Summary of the Article
The article by Ng et al. (2012) is aimed at identifying the health outcomes of children who had pediatric liver transplantation and survived for 10 years after that operation. Thus, the article investigates the presence or absence of an event, which is common for public health research (Telke & Eberly, 2011). The authors conducted a cross-sectional study and utilized a variety of statistical methods, such as chi-square, Wilcoxon log-rank test, Student t-test, and independent samples t-tests for estimating differences between groups, Kaplan-Meier curves to show “patient survival, graft survival, and acute cellular rejection,” etc. (Ng et al., 2012, pp. 2-3). The researchers also described an “ideal” survivor, a person whose health outcome was optimal after the transplantation. As for Kaplan-Meier method, two graphs (related to a) probability of patient survival over 10 years and b) probability of ACR over 10 years) are provided.

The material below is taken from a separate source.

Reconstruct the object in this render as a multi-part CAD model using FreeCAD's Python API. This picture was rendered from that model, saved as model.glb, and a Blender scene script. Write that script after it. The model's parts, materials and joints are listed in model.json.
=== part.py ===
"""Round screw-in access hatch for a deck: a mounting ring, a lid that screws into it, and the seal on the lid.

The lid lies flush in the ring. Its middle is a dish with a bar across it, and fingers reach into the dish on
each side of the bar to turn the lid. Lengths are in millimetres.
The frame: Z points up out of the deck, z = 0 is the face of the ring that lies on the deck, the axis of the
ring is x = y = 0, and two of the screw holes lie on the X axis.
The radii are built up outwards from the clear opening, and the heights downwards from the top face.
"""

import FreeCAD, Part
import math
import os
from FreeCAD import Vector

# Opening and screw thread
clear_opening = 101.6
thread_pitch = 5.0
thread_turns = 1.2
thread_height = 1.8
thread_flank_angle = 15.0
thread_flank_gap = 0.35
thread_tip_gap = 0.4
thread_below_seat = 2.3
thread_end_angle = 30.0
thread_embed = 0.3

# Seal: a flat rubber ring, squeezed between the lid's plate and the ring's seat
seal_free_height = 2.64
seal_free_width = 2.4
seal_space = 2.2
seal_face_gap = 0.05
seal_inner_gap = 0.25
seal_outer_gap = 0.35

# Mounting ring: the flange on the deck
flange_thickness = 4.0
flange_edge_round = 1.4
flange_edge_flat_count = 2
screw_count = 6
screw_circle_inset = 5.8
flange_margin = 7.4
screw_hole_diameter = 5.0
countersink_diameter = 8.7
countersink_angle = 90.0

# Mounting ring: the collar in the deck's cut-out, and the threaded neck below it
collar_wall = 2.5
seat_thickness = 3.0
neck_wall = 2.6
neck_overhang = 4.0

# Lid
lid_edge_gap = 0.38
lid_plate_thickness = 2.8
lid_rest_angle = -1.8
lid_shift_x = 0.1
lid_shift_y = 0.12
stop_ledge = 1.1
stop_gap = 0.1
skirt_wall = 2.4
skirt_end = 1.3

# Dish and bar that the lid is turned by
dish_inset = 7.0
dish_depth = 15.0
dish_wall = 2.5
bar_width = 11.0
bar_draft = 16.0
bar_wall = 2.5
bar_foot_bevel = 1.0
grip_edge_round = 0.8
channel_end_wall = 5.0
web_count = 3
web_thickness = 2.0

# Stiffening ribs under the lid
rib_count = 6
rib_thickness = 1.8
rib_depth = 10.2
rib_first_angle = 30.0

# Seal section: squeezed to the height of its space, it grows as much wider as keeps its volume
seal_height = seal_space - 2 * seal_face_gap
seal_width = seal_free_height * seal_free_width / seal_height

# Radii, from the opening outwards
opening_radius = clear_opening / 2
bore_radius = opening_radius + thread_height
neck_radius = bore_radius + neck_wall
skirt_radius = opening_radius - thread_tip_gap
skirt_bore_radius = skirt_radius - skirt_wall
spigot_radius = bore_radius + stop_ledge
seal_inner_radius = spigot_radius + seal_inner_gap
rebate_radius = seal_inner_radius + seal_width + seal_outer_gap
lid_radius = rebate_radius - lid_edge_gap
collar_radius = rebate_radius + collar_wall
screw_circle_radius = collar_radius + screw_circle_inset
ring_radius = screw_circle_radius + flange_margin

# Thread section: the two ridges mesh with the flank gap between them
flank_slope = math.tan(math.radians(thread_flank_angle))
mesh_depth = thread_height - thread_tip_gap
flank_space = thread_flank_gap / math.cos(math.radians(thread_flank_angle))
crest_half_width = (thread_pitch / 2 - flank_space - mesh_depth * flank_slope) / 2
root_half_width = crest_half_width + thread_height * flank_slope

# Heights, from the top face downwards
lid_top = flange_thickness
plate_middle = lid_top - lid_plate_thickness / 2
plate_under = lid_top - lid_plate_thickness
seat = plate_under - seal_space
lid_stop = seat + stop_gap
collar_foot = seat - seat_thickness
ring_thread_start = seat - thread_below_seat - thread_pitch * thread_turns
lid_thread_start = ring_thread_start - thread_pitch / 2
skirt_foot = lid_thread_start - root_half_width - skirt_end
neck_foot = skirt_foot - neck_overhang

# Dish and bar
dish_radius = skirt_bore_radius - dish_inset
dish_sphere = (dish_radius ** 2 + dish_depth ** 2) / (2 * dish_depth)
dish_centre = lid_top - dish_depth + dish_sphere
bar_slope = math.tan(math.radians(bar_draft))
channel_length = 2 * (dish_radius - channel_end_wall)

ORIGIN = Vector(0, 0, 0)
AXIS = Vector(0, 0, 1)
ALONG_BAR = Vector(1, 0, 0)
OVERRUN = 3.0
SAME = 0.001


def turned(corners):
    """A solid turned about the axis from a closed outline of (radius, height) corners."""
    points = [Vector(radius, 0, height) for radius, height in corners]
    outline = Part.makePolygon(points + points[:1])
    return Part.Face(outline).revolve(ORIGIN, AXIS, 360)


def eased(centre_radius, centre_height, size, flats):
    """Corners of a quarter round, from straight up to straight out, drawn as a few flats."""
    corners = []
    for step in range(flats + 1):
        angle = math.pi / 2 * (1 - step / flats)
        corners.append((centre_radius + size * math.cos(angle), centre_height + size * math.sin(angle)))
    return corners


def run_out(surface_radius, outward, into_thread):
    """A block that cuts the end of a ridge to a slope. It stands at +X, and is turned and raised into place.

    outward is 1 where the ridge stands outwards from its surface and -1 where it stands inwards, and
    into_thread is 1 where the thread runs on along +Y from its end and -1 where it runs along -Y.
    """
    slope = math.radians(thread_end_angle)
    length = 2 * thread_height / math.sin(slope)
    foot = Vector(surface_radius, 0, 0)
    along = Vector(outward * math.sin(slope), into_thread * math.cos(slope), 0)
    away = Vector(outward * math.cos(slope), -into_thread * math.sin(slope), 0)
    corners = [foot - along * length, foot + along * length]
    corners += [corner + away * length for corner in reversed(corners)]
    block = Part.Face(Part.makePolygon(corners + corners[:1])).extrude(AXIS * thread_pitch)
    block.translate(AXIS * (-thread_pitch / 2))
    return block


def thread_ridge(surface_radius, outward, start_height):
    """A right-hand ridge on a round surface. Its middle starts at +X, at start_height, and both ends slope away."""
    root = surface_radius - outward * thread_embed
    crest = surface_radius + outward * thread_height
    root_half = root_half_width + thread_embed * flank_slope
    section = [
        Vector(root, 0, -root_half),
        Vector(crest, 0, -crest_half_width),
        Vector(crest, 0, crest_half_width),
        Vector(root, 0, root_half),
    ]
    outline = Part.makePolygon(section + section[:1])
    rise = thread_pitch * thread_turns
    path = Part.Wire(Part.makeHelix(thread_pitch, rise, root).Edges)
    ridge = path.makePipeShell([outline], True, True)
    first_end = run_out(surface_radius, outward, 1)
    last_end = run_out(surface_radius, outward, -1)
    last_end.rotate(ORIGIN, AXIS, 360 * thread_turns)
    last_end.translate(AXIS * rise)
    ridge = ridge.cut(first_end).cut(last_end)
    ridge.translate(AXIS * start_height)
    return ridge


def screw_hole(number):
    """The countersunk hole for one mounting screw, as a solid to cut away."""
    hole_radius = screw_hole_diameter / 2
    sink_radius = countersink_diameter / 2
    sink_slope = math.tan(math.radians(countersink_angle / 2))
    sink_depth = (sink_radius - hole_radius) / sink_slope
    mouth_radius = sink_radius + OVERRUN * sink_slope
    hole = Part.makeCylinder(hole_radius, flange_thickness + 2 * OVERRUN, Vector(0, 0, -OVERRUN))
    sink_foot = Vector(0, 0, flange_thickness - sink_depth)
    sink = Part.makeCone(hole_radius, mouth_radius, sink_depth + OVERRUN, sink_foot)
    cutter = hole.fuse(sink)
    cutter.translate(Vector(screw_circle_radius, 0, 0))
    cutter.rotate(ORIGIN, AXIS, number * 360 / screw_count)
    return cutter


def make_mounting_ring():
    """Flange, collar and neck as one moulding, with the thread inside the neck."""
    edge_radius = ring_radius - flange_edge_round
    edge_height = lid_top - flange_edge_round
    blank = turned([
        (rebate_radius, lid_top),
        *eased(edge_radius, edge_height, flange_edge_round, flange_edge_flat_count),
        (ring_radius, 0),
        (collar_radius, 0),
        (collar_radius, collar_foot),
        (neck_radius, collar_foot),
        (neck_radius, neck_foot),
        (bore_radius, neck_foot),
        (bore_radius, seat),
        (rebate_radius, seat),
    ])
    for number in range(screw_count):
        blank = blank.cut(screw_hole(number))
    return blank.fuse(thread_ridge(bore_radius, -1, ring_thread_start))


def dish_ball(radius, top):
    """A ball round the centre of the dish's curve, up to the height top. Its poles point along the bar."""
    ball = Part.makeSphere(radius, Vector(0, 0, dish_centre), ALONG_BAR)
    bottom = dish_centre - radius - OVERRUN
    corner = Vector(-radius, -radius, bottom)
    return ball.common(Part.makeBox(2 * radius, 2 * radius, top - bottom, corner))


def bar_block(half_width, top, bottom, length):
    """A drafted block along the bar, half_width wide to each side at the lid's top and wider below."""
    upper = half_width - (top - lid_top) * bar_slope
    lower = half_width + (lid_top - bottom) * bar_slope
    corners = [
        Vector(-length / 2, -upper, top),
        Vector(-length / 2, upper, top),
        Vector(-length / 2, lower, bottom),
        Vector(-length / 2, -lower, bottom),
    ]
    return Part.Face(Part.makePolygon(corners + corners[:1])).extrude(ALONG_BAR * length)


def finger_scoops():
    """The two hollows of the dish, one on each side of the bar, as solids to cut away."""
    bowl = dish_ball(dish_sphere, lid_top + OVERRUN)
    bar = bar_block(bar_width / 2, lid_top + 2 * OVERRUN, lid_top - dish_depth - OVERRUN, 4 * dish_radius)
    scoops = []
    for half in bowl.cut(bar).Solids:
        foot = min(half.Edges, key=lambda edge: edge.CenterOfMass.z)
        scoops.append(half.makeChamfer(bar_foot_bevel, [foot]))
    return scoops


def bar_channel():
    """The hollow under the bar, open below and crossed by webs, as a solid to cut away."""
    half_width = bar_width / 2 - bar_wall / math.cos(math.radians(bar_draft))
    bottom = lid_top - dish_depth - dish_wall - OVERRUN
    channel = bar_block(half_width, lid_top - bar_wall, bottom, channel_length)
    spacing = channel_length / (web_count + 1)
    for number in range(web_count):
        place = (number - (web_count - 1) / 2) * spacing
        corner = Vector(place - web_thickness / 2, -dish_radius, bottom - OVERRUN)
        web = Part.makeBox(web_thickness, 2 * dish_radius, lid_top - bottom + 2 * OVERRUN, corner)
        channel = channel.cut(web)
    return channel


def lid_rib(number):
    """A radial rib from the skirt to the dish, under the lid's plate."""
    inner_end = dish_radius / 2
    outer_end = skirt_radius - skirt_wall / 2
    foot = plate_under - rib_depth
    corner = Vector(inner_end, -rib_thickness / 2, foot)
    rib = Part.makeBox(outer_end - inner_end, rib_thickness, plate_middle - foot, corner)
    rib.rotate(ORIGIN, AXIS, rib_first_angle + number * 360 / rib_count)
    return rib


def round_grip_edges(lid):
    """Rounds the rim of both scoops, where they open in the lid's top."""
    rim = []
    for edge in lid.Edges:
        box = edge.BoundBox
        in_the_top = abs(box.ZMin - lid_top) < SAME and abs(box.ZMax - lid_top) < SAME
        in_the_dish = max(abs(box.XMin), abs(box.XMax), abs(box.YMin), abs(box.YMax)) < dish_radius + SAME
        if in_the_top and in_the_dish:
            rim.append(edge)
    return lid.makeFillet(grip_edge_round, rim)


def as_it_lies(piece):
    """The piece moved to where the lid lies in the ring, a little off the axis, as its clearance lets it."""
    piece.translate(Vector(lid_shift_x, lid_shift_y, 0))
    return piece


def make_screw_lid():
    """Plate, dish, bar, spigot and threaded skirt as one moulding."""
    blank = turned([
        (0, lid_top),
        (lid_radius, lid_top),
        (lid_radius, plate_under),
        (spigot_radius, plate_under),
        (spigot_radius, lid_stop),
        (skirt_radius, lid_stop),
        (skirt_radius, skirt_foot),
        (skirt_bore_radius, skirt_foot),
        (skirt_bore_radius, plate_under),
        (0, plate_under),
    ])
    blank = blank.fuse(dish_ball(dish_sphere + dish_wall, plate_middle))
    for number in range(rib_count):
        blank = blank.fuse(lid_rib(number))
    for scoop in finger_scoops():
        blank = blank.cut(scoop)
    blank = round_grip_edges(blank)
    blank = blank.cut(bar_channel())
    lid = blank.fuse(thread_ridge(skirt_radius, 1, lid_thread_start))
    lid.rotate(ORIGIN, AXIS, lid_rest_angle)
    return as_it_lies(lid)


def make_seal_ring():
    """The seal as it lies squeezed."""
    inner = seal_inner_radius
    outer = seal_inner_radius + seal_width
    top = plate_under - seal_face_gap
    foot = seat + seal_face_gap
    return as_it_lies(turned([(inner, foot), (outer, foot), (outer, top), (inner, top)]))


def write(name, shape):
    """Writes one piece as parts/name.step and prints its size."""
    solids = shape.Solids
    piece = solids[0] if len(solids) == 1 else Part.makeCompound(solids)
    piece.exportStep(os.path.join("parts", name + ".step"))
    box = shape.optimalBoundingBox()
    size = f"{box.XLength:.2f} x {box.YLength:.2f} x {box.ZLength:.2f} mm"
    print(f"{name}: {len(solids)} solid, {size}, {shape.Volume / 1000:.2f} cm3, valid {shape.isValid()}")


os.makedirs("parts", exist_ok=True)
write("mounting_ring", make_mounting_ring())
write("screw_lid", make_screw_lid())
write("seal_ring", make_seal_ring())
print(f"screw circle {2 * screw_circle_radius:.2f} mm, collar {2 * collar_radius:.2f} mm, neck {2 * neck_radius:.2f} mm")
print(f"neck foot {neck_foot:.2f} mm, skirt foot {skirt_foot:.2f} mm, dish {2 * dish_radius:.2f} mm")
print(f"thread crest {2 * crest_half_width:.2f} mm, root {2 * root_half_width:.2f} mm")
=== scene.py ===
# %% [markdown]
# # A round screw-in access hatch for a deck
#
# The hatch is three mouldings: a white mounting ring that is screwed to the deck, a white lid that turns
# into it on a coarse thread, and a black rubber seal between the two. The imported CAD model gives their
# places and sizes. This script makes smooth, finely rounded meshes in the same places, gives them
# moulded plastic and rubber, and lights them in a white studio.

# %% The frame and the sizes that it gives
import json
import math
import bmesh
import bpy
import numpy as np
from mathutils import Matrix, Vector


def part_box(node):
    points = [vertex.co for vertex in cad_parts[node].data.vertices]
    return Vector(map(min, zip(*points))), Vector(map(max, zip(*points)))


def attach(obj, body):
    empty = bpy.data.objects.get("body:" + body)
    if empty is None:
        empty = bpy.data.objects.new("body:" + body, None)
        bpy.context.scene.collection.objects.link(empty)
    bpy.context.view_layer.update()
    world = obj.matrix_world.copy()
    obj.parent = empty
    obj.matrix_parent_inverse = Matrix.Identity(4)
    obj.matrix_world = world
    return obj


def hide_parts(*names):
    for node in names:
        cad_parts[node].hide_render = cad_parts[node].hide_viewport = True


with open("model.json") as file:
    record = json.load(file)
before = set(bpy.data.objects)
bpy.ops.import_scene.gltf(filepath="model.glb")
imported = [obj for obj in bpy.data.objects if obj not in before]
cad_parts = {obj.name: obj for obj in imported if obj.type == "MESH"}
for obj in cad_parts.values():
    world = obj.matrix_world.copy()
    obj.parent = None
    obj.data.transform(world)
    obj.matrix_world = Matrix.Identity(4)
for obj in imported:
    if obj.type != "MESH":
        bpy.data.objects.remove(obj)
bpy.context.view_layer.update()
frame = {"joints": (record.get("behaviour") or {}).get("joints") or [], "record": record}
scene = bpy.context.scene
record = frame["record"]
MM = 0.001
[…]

Advantages of Using Kaplan-Meier Method
There are a number of advantages to using the Kaplan-Meier method in order to estimate the probability of survival and of acute cellular rejection in the study by Ng et al. (2012). For instance, such an estimation is based on actual times of survival (instead of, for instance, using time intervals), which allows for a rather precise estimation (Forthofer, Lee, & Hernandez, 2007, p. 306). Second, the method provides a visual estimation of the survival function, which permits for its easier interpretation.
Disadvantages of Using Kaplan-Meier Method
There are also some disadvantages to utilizing the Kaplan-Meier method in the study. For instance, Kaplan-Meier does not handle the censored cases in the optimal way (Costella, 2010). That is, for censored cases, the even in question practically does not happen during the time of observation. Another problem is related to the confusing effect of the visual estimation of the survival function. This estimation has certain points at which the graph “drops” or “rises,” which denotes the occurrence of the event (in this case, a death of a patient or a case of acute cellular rejection). This makes it look as if there are certain points of time during which there are greater risks of the event occurring, whereas, it is possible that the probability of the event remains the same over the interval.
Are the Authors’ Conclusions Supported by Their Analysis?
In fact, the authors draw no specific conclusions from the results of the Kaplan-Meier analysis (Ng et al., 2012); instead, the results of the approximation of the function of survival are provided, and the authors also supply additional details related to the incidence of events; for instance, the approximations depict the total levels of acute rejection, whereas in the text, the authors provide more information (first or second case of rejection, etc.). On the whole, it should be noted that the authors tend to report the results of the study rather than boldly draw conclusions from them.
An Alternative Method
As an alternative to the Kaplan-Meier method, it also would be possible to use the life tables in order to estimate the chances of an event (death or acute cellular rejection) among the patients (Forthofer et al., 2007). Since the results of the Kaplan-Meier analysis are summarized only in the graphs approximating the survival functions, it would also be possible to use the life tables for examining the survival rates. In addition, it is apparent that Ng et al. (2007) do not use any factors for the Kaplan-Meier analysis, for all the children had the same intervention – liver transplantation.
References
Costella, J. P. (2010). A simple alternative to Kaplan–Meier for survival curves. Web.
Forthofer, R. N., Lee, E. S., & Hernandez, M. (2007). Biostatistics: A guide to design, analysis, and discovery (2nd ed.). Burlington, MA: Elsevier Academic Press.
Ng, V. L., Alonso, E. M., Bucuvalas, J. C., Cohen, G., Limbers, C. A. Varni, J. W.,…Anand, R. (2012). Health status of children alive 10 years after pediatric liver transplantation performed in the US and Canada: Report of the studies of pediatric liver transplantation experience. Journal of Pediatrics, 160(5), 820-826, e3. Web.
Telke, S. E., & Eberly, L. E. (2011). Statistical hypothesis testing: Associating patient characteristics with an incident condition: Kaplan-Meier curves, hazard ratios, and Cox proportional hazards regression. Journal of Wound, Ostomy, and Continence Nursing, 38(6), 621-626.